___ SOURCE DATA

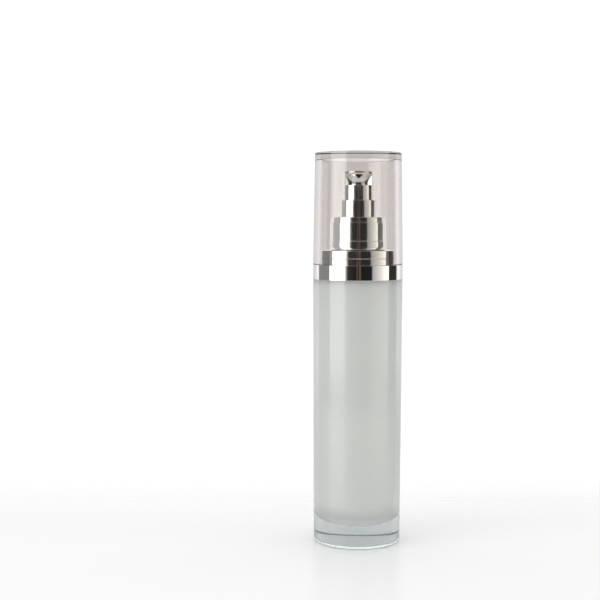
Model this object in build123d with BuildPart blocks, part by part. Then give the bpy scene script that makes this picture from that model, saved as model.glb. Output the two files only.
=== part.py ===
from build123d import *
import os
from math import radians, sqrt, tan

# Pump bottle for liquid foundation, 37 mm across and about 161 mm tall with its cap on.
#
# A thick clear outer bottle holds a pearl-white inner vessel with a follower piston, which rises as the
# vessel empties. A plated shoulder closes the outer bottle, and the pump stands on it: a spring-returned
# piston pump with a turning actuator, whose nozzle faces -Y. A clear overcap covers the pump.
#
# Millimetres. The origin is the centre of the base, on the surface the bottle stands on, and +Z is up.

os.makedirs("parts", exist_ok=True)

# ---------------------------------------------------------------- driving dimensions

# Overall
body_d = 37.0  # outer bottle, shoulder band and cap where they meet
bottle_h = 109.0
band_h = 6.0  # exposed band of the shoulder ring
cap_h = 45.7

# Fits and clearances
running_gap = 0.05  # radial, between a piston or a stem and its bore
fit_gap = 0.03  # radial, between fixed pieces that are pressed or glued together
stop_gap = 0.05  # axial, at a stop or a valve seat
head_gap = 0.20  # radial, between the actuator and the pump collar
over_travel_gap = 0.40  # axial, left between the core and the retainer at full stroke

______

PROMPT »
Check each line above for the word "with", and copy the lines where it appears.

TASK OUTPUT »
Model this object in build123d with BuildPart blocks, part by part. Then give the bpy scene script that makes this picture from that model, saved as model.glb. Output the two files only.
# Pump bottle for liquid foundation, 37 mm across and about 161 mm tall with its cap on.
# A thick clear outer bottle holds a pearl-white inner vessel with a follower piston, which rises as the
# piston pump with a turning actuator, whose nozzle faces -Y. A clear overcap covers the pump.